**** RAW DATA ****
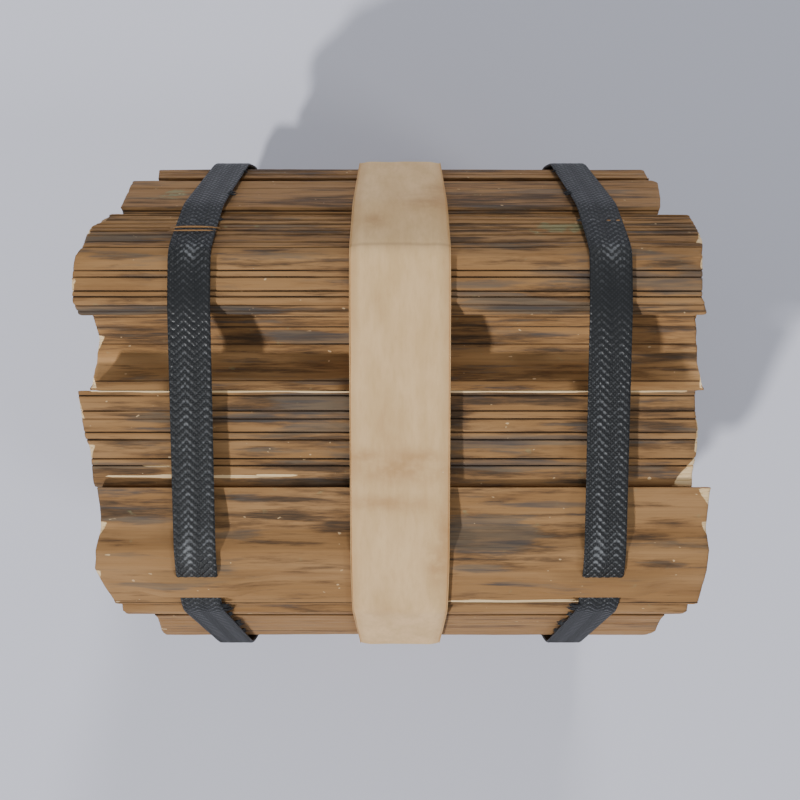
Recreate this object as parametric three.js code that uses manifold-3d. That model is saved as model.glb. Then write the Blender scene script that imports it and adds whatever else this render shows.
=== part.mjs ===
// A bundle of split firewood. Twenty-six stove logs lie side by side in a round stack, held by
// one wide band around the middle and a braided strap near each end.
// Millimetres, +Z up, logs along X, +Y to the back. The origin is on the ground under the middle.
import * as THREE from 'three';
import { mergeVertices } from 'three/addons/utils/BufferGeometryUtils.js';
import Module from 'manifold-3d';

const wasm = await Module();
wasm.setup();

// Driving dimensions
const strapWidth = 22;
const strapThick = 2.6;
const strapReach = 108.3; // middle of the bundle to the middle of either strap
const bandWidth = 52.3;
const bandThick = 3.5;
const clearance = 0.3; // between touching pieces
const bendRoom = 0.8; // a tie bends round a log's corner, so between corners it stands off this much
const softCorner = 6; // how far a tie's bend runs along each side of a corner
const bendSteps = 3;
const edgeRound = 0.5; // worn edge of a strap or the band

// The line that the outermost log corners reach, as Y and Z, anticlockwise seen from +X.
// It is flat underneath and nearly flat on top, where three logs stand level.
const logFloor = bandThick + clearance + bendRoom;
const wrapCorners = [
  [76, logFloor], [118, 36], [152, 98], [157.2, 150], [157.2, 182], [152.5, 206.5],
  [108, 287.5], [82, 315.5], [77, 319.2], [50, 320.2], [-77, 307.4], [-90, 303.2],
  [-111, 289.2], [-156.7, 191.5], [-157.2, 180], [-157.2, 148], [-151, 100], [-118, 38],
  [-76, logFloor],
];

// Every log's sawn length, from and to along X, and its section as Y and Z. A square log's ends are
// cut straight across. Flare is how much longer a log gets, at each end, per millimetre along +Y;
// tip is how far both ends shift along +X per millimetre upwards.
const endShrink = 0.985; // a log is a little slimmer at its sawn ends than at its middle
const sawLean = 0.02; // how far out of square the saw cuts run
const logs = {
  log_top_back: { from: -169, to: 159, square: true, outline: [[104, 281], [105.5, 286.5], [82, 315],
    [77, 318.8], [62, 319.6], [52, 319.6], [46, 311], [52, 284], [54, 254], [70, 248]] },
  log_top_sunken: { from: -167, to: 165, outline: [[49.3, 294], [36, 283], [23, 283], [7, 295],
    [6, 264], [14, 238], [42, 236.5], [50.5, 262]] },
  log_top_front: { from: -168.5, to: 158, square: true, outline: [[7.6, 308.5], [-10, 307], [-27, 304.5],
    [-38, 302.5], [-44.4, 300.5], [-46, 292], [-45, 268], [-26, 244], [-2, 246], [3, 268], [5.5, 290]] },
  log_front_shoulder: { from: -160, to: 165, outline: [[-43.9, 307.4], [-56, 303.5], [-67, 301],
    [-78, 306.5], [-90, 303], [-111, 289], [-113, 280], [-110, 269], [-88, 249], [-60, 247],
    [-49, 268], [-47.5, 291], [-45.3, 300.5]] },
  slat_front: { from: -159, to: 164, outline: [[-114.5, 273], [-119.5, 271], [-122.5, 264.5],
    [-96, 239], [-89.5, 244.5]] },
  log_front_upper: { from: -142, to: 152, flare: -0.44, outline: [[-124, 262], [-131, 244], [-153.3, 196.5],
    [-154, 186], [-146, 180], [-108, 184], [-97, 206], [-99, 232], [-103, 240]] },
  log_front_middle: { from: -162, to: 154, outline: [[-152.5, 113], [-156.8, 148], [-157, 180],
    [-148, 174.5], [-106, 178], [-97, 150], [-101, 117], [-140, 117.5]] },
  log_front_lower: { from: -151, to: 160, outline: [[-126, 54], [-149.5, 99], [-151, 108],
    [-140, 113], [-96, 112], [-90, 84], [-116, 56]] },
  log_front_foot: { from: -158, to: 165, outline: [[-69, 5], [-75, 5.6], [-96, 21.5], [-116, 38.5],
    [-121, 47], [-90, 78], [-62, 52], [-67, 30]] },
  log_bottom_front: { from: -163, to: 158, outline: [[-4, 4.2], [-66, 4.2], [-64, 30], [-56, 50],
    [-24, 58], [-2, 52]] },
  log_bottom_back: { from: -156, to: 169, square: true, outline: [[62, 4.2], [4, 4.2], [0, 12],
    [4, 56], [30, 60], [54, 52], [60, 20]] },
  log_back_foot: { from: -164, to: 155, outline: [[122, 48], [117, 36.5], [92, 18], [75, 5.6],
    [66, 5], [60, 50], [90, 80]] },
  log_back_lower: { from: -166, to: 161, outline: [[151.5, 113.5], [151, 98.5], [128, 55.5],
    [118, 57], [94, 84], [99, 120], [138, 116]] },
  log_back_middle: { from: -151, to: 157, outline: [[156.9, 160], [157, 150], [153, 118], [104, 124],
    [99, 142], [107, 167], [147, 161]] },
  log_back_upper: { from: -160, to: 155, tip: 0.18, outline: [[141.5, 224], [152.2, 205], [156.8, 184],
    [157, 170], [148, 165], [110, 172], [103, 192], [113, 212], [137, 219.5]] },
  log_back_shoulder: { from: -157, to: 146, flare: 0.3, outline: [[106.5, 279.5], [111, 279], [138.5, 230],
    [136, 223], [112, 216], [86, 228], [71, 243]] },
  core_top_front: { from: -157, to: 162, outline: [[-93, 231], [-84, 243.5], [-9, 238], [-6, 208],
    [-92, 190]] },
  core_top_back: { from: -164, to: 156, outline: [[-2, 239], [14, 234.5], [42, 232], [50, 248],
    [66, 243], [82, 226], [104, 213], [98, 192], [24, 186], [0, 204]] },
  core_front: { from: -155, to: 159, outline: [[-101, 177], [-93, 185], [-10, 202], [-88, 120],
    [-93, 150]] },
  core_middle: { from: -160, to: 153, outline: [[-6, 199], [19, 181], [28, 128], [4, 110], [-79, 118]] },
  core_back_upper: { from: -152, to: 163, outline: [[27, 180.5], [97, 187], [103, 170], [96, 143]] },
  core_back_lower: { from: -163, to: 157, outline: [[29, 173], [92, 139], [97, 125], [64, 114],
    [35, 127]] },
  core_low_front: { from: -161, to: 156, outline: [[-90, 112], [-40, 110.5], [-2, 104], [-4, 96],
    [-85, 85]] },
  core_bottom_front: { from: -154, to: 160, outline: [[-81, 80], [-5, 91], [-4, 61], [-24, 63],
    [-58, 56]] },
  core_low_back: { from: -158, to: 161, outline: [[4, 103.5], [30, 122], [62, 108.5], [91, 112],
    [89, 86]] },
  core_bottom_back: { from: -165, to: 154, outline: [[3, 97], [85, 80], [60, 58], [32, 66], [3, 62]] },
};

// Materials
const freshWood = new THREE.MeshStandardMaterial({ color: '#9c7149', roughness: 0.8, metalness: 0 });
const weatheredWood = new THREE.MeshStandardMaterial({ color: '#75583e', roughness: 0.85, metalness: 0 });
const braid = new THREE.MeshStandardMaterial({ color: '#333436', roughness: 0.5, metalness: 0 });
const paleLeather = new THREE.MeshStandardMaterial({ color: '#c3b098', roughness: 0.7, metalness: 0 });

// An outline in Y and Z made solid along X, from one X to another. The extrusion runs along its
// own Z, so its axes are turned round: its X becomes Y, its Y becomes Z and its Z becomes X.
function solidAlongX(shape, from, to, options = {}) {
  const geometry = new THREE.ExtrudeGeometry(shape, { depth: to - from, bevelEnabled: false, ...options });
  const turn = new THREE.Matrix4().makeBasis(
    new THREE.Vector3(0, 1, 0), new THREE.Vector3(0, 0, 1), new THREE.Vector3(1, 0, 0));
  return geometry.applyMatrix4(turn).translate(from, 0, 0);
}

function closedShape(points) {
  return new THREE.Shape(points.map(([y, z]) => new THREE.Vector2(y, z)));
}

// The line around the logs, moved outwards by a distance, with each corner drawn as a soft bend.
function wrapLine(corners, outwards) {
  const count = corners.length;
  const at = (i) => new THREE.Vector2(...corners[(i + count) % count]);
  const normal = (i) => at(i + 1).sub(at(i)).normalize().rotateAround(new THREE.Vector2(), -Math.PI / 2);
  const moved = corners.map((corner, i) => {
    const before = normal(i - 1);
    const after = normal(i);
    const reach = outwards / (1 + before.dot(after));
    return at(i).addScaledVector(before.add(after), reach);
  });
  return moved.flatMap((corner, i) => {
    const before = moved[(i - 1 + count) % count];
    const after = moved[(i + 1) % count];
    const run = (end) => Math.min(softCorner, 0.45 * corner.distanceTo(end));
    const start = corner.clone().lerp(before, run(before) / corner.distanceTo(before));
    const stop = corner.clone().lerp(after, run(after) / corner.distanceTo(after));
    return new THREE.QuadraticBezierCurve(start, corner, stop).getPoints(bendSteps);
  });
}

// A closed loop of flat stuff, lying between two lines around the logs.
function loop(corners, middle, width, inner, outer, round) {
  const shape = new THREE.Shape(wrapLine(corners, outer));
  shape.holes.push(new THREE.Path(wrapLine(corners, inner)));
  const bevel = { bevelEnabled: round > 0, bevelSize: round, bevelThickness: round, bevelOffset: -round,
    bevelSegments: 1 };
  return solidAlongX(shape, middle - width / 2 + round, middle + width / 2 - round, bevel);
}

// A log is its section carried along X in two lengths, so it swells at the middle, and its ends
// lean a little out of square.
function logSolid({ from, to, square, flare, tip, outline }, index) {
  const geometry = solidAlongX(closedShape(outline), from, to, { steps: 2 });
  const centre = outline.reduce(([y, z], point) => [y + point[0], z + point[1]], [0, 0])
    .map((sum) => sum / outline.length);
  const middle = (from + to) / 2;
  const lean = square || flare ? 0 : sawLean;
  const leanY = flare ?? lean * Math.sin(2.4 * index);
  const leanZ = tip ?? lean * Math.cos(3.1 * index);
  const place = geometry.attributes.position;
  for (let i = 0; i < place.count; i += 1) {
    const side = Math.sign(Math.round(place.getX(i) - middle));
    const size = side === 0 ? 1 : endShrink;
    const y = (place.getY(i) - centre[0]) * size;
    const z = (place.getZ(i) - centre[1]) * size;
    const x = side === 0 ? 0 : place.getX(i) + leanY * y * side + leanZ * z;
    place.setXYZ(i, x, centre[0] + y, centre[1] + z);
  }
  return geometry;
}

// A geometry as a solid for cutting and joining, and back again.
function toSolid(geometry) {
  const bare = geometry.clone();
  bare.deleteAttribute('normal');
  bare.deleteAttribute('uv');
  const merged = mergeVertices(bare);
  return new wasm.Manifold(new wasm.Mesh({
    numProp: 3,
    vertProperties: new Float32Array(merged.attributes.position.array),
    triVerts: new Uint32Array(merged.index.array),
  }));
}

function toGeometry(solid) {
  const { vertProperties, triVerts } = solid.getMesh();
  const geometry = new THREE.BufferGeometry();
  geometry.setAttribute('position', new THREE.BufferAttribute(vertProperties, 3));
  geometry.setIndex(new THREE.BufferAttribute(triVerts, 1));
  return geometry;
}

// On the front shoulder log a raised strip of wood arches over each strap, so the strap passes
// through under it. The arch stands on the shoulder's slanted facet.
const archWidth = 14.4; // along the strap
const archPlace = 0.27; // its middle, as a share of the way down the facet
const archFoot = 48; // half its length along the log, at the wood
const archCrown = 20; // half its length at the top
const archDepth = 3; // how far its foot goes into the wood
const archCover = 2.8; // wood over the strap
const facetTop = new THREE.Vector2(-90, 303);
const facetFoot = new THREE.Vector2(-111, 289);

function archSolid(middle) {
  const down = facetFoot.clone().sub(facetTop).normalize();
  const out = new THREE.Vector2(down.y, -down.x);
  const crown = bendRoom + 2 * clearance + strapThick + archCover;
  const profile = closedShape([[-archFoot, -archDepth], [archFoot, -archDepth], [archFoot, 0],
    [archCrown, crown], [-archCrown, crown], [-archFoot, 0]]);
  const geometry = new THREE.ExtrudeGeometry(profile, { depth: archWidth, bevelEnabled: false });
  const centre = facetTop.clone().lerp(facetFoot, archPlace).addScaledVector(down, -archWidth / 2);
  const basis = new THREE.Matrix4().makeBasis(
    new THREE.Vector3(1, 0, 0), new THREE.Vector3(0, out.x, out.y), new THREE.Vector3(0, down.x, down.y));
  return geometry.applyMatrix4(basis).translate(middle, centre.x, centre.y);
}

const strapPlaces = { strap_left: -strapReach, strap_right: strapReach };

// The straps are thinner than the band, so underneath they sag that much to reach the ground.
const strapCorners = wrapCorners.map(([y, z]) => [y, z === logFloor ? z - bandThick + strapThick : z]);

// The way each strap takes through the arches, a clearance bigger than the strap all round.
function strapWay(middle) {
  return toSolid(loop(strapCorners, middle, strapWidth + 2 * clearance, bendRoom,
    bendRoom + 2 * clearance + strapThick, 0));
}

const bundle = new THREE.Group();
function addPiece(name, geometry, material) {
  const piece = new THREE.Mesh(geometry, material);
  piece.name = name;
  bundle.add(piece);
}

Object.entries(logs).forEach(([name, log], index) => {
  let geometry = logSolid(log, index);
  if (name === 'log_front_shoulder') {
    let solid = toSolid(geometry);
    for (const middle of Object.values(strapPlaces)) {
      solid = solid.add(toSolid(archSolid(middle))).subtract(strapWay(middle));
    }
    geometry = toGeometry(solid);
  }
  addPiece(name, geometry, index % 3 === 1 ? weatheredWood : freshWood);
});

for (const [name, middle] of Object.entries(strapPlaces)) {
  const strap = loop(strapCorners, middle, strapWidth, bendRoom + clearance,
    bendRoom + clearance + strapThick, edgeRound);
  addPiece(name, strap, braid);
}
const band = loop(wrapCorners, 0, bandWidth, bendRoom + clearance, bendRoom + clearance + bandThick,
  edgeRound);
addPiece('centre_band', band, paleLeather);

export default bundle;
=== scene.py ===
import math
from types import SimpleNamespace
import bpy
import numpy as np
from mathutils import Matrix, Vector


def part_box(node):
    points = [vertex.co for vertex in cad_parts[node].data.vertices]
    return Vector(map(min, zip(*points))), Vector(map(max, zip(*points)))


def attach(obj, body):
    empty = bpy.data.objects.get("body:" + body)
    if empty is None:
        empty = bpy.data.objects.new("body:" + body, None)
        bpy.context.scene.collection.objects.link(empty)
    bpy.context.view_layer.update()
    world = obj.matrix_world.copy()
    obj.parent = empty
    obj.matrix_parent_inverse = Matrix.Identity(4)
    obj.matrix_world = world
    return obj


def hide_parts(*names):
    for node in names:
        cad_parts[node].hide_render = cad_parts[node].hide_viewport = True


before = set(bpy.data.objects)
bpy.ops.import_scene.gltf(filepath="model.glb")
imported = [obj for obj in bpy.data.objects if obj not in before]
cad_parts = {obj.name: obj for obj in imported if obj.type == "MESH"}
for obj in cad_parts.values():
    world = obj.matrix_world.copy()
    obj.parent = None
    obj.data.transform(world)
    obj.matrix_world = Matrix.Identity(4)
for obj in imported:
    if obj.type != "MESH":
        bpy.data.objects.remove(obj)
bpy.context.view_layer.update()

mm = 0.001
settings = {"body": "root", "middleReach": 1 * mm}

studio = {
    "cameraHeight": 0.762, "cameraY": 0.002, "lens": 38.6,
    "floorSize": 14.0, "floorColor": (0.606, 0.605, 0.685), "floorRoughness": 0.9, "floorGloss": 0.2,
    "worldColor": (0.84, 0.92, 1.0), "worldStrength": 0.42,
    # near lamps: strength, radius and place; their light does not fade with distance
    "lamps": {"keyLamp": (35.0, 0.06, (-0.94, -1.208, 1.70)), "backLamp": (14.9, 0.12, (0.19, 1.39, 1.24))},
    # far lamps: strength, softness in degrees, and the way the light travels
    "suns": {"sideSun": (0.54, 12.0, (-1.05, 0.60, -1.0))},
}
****
Your task is to output exactly the lines from the one with "if empty is" through the one with "bpy.data.objects.remove(obj)", counting both ends.

▶ TASK SOLUTION:
    if empty is None:
        empty = bpy.data.objects.new("body:" + body, None)
        bpy.context.scene.collection.objects.link(empty)
    bpy.context.view_layer.update()
    world = obj.matrix_world.copy()
    obj.parent = empty
    obj.matrix_parent_inverse = Matrix.Identity(4)
    obj.matrix_world = world
    return obj


def hide_parts(*names):
    for node in names:
        cad_parts[node].hide_render = cad_parts[node].hide_viewport = True


before = set(bpy.data.objects)
bpy.ops.import_scene.gltf(filepath="model.glb")
imported = [obj for obj in bpy.data.objects if obj not in before]
cad_parts = {obj.name: obj for obj in imported if obj.type == "MESH"}
for obj in cad_parts.values():
    world = obj.matrix_world.copy()
    obj.parent = None
    obj.data.transform(world)
    obj.matrix_world = Matrix.Identity(4)
for obj in imported:
    if obj.type != "MESH":
        bpy.data.objects.remove(obj)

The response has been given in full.